* Given instruction: Gather all lines in the entries below that include the word "joints".

[Stored data]
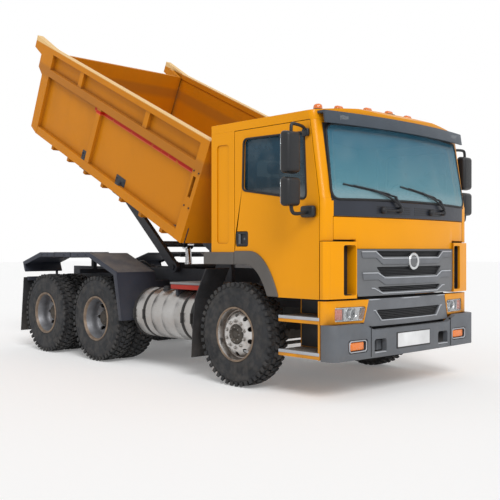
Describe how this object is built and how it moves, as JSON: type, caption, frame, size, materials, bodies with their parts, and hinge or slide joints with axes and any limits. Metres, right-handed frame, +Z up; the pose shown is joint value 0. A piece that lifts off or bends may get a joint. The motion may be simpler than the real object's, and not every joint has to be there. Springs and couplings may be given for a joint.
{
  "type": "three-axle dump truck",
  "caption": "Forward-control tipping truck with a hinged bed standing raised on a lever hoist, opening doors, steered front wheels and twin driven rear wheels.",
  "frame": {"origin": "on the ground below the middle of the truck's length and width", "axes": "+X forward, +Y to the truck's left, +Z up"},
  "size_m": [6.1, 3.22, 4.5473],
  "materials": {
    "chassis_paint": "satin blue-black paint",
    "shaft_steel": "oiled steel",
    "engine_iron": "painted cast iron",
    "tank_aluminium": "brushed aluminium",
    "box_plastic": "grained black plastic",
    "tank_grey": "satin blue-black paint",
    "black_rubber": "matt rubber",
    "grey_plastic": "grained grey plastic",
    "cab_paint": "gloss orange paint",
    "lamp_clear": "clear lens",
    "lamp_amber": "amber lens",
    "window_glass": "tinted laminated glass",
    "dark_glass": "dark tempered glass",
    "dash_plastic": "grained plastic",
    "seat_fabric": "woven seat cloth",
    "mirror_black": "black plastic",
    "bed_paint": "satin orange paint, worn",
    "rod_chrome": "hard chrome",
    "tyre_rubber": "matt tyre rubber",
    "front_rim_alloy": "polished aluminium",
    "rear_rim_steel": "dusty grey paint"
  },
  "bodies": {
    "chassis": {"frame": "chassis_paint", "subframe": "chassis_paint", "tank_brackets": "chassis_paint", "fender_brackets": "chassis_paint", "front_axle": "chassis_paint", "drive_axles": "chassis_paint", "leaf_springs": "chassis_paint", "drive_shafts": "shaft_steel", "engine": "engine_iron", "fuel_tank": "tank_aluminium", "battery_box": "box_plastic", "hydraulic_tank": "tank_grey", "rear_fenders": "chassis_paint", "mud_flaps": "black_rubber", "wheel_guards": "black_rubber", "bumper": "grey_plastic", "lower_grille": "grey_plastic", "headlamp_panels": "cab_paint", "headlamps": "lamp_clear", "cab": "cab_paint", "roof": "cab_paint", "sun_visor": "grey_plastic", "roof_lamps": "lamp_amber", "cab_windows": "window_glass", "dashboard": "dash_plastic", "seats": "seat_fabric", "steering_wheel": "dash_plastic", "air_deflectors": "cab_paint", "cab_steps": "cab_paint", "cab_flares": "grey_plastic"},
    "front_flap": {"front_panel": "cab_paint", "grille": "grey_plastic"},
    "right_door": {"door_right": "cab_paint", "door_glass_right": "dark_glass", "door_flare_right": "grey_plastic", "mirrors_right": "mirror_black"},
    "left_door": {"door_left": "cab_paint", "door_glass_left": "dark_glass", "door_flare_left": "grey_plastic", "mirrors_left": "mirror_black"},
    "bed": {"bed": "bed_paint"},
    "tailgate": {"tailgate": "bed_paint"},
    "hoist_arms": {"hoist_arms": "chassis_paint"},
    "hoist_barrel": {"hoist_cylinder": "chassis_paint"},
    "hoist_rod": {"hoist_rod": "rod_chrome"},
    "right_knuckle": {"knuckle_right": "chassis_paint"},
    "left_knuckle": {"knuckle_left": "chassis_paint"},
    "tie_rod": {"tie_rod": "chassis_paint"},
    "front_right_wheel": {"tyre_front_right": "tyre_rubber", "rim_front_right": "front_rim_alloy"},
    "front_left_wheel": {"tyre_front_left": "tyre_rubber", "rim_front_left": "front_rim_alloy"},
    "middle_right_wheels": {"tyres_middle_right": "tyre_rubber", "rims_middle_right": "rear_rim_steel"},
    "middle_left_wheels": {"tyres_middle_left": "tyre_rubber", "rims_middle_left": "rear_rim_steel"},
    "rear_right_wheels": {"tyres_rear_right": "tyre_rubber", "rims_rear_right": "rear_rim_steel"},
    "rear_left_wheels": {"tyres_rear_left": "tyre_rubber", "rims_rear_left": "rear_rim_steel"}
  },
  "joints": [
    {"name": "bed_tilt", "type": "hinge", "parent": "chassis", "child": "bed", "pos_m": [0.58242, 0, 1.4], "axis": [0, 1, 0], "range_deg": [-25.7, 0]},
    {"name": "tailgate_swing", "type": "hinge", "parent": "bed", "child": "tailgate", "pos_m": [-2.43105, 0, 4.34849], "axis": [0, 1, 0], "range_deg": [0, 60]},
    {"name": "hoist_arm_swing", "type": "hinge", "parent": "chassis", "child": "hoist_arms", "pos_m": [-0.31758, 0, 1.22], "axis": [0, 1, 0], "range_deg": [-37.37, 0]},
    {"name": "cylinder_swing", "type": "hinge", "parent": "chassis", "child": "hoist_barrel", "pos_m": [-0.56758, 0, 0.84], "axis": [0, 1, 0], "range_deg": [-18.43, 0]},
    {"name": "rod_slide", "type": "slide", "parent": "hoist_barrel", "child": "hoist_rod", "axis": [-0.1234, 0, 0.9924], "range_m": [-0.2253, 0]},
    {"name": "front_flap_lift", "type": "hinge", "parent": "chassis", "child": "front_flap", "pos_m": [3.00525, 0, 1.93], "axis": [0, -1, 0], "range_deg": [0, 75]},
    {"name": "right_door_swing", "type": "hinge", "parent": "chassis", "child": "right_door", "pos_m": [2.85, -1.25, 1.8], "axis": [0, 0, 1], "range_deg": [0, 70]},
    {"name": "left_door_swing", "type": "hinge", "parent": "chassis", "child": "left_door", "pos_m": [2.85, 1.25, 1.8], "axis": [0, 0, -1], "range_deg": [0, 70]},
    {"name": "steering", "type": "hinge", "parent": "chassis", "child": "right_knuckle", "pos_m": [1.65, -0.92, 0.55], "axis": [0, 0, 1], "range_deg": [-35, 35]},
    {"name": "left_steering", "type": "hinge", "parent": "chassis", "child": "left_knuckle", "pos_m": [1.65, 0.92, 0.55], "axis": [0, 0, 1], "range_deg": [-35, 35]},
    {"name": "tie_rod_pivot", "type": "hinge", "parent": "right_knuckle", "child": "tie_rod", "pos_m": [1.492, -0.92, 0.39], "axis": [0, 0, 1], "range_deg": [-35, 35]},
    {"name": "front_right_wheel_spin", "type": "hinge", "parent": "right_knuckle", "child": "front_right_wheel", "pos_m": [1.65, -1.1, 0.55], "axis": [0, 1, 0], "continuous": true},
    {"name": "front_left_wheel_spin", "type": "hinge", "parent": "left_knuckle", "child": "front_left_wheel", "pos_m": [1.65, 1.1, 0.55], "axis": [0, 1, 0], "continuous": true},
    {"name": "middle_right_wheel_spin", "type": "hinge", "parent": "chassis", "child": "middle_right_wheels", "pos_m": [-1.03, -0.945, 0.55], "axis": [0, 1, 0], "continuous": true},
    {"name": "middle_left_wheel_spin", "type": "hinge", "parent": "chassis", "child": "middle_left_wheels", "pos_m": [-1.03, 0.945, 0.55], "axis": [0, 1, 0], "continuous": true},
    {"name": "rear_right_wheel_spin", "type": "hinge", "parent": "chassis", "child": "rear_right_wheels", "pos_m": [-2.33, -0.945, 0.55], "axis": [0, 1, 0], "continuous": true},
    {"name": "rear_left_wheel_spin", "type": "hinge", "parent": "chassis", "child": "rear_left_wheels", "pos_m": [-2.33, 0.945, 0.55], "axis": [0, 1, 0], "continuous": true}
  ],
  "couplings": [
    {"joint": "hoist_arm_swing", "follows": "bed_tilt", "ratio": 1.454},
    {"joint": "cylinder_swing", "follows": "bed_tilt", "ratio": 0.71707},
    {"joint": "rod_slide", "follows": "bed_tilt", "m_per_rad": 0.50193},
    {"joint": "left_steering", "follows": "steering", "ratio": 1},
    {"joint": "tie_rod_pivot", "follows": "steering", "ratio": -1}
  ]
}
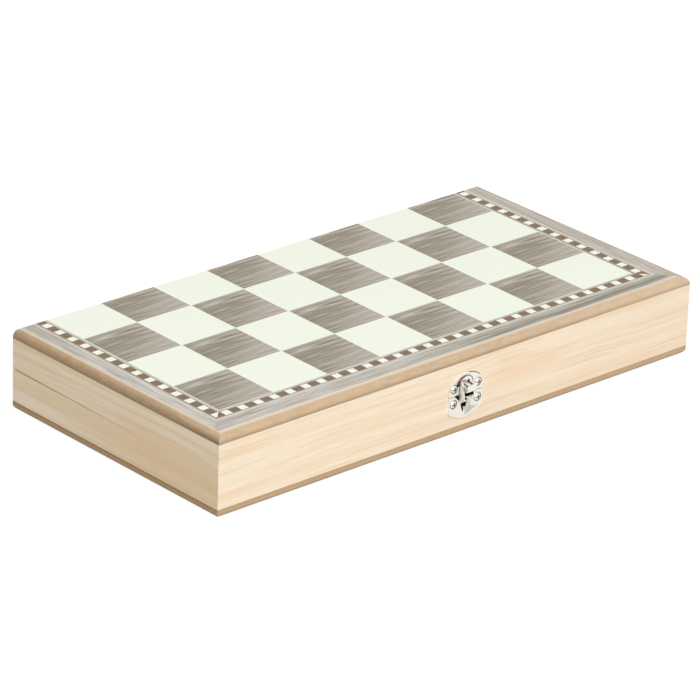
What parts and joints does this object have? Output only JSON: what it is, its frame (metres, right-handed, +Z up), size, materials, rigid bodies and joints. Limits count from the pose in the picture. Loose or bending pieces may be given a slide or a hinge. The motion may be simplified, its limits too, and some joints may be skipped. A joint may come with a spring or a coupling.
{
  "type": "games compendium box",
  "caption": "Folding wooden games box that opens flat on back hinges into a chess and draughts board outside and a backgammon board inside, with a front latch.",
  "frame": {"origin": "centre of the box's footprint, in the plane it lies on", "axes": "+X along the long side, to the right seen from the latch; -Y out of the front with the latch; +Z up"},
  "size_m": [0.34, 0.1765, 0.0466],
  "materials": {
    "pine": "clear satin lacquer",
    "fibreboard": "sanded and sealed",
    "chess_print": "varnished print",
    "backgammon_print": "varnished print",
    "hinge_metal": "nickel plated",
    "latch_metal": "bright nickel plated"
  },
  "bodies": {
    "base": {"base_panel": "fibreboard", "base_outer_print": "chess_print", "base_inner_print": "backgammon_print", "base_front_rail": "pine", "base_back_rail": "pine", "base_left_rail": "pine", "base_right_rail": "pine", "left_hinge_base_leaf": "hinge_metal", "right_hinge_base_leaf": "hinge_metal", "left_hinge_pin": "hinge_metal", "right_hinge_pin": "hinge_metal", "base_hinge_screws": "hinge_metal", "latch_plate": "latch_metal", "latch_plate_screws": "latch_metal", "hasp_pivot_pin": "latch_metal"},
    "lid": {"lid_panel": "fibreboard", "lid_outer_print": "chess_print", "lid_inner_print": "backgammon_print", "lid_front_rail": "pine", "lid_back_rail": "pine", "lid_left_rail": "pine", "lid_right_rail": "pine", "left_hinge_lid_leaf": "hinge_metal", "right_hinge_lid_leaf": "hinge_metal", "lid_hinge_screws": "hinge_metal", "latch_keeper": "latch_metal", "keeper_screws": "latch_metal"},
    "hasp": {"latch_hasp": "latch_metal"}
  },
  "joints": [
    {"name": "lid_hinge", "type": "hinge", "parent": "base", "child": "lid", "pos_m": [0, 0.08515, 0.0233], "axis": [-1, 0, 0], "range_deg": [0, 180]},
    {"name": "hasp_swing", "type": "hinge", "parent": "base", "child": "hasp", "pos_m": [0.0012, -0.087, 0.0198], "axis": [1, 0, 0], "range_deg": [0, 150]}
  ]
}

* Exercise response:
Describe how this object is built and how it moves, as JSON: type, caption, frame, size, materials, bodies with their parts, and hinge or slide joints with axes and any limits. Metres, right-handed frame, +Z up; the pose shown is joint value 0. A piece that lifts off or bends may get a joint. The motion may be simpler than the real object's, and not every joint has to be there. Springs and couplings may be given for a joint.
  "joints": [
What parts and joints does this object have? Output only JSON: what it is, its frame (metres, right-handed, +Z up), size, materials, rigid bodies and joints. Limits count from the pose in the picture. Loose or bending pieces may be given a slide or a hinge. The motion may be simplified, its limits too, and some joints may be skipped. A joint may come with a spring or a coupling.
  "joints": [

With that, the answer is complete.